Depois, parece que sequei. Armei uma carapaça emocional em relação à morte e ao luto. É por isso que me identifico tanto com O Coração e a Garrafa. Escrito e ilustrado pelo norte-irlandês Oliver Jeffers (um craque da literatura infantojuvenil, também autor de Achados e Perdidos e Como Pegar uma Estrela), narra a história de “uma menina bem parecida com as outras, cheia de curiosidade sobre o mundo”, que refletia sobre as estrelas, admirava-se com o mar e adorava descobrir coisas novas. Fazia tudo isso na companhia de seu pai – “até que um dia ela encontrou a cadeira vazia”.
O texto de Jeffers é tão poético que não me acanho de reproduzir mais passagens: “E como se sentia muito insegura, a garota achou que a melhor coisa a fazer era colocar seu coração num lugar sem perigo. Só por um tempo. Então o colocou em uma garrafa, que pendurou no pescoço, e isso pareceu consertar as coisas”.

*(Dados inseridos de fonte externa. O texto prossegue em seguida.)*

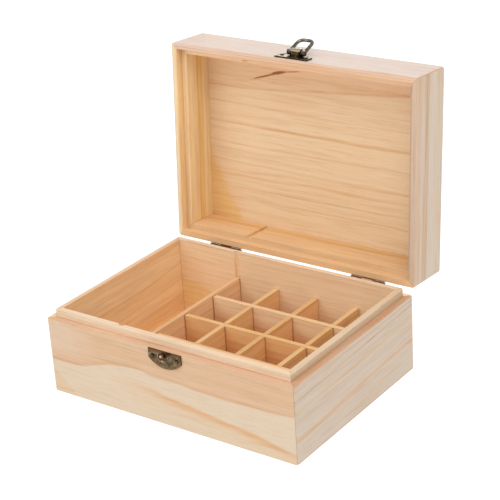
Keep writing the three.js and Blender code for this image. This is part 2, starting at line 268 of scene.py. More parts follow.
@dataclass(frozen=True)
class LidTurn:
    """How the lid stands open: a turn about the hinge line, which the CAD frame has too.

    Attributes:
        axis_y: How far back the hinge line is.
        axis_z: How high it is.
        angle: How far the lid is open.
    """

    axis_y: float = 83.0
    axis_z: float = 61.85
    angle: float = math.radians(93.8)

    def opened(self) -> Matrix:
        """The matrix that opens the closed lid, in metres."""
        pivot = Matrix.Translation((0, self.axis_y * MM, self.axis_z * MM))
        return pivot @ Matrix.Rotation(-self.angle, 4, "X") @ pivot.inverted()

    def shift(self) -> Point:
        """What is added in millimetres after the turn that closes an open point."""
        pivot = Vector((0, self.axis_y, self.axis_z))
        return tuple(pivot - Matrix.Rotation(self.angle, 3, "X") @ pivot)


LID = LidTurn()


# Wood


class Grain(Enum):
    """How a board's grain lies: the axes along it, across its face and through it."""

    ALONG_X = (0, 2, 1)
    ALONG_Y = (1, 2, 0)
    FLAT = (0, 1, 2)


@dataclass(frozen=True)
class Spot:
    """A place on a board, as its grain runs.

    Attributes:
        paint: The board's material.
        along: The place along the board.
        across: The place across its face.
        depth: The place through it.
    """

    paint: Paint
    along: Signal
    across: Signal
    depth: Signal


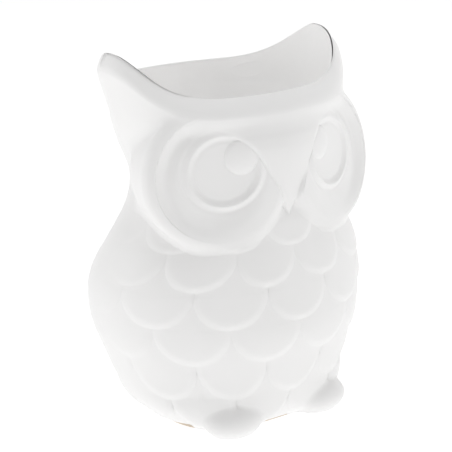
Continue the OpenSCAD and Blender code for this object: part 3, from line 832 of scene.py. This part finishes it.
def build_stage():
    xs = np.linspace(-FLOOR_HALF_WIDTH, FLOOR_HALF_WIDTH, 3)
    pts = np.array([[(x, y, -FLOOR_DROP) for x in xs] for y in xs])
    floor = make_object("floor", pts.reshape(-1, 3), grid_faces(3, 3), FLOOR)
    glow = FLOOR.node_tree.nodes["Principled BSDF"]
    glow.inputs["Emission Color"].default_value = (1, 1, 1, 1)
    glow.inputs["Emission Strength"].default_value = TABLE_GLOW
    world = bpy.data.worlds.new("studio")
    world.use_nodes = True
    world.node_tree.nodes["Background"].inputs[0].default_value = (1, 1, 1, 1)
    # a pale studio: brighter round the horizon than overhead
    new = world.node_tree.nodes.new
    coord, split = new("ShaderNodeTexCoord"), new("ShaderNodeSeparateXYZ")
    fade = new("ShaderNodeMapRange")
    fade.inputs["From Max"].default_value = HORIZON_BAND
    fade.inputs["To Min"].default_value = HORIZON_LIGHT
    fade.inputs["To Max"].default_value = WORLD_LIGHT
    link = world.node_tree.links.new
    link(coord.outputs["Generated"], split.inputs["Vector"])
    link(split.outputs["Z"], fade.inputs["Value"])
    link(fade.outputs["Result"], world.node_tree.nodes["Background"].inputs["Strength"])
    bpy.context.scene.world = world
    for light in LIGHTS:
        softbox(*light)


# The camera's angles in degrees; its distance, target and shift to the right in metres; its lens
CAMERA_ANGLES = (-35.7, 15.9, -1.6)
CAMERA_DISTANCE, CAMERA_TARGET, CAMERA_SHIFT = 0.7836, (0, 0.002, 0.0871), 0.0035
CAMERA_LENS, CAMERA_SENSOR = 128, 36


def build_camera():
    azimuth, elevation, roll = (math.radians(angle) for angle in CAMERA_ANGLES)
    back = Vector((math.sin(azimuth) * math.cos(elevation), -math.cos(azimuth) * math.cos(elevation),
                   math.sin(elevation)))
    right = (-back).cross(Vector((0, 0, 1))).normalized()
    up = right.cross(-back)
    rolled_right = right * math.cos(roll) + up * math.sin(roll)
    rolled_up = up * math.cos(roll) - right * math.sin(roll)
    target = right * CAMERA_SHIFT + Vector(CAMERA_TARGET)
    data = bpy.data.cameras.new("camera")
    data.lens = CAMERA_LENS
    data.sensor_width = CAMERA_SENSOR
    cam = bpy.data.objects.new("camera", data)
    rot = Matrix((rolled_right, rolled_up, back)).transposed().to_4x4()
    cam.matrix_world = Matrix.Translation(target + back * CAMERA_DISTANCE) @ rot
    bpy.context.scene.collection.objects.link(cam)
    bpy.context.scene.camera = cam


build_stage()
build_camera()
bpy.context.scene.view_settings.view_transform = "Standard"
bpy.context.scene.view_settings.look = "None"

O efeito disso, porém, foi logo sentido: a menina se esqueceu das estrelas e parou de prestar atenção no mar. Desconectou-se emocionalmente do mundo, carregando para lá e para cá uma garrafa agora pesada. Seu coração estava salvo, mas a que preço?
Vou evitar spoilers sobre o desfecho do livro. Basta dizer que, com sinceridade e delicadeza, Jeffers ensina que perder e sofrer fazem parte da vida. Que as coisas não são para sempre – nem mesmo a dor e a tristeza. O tempo cura.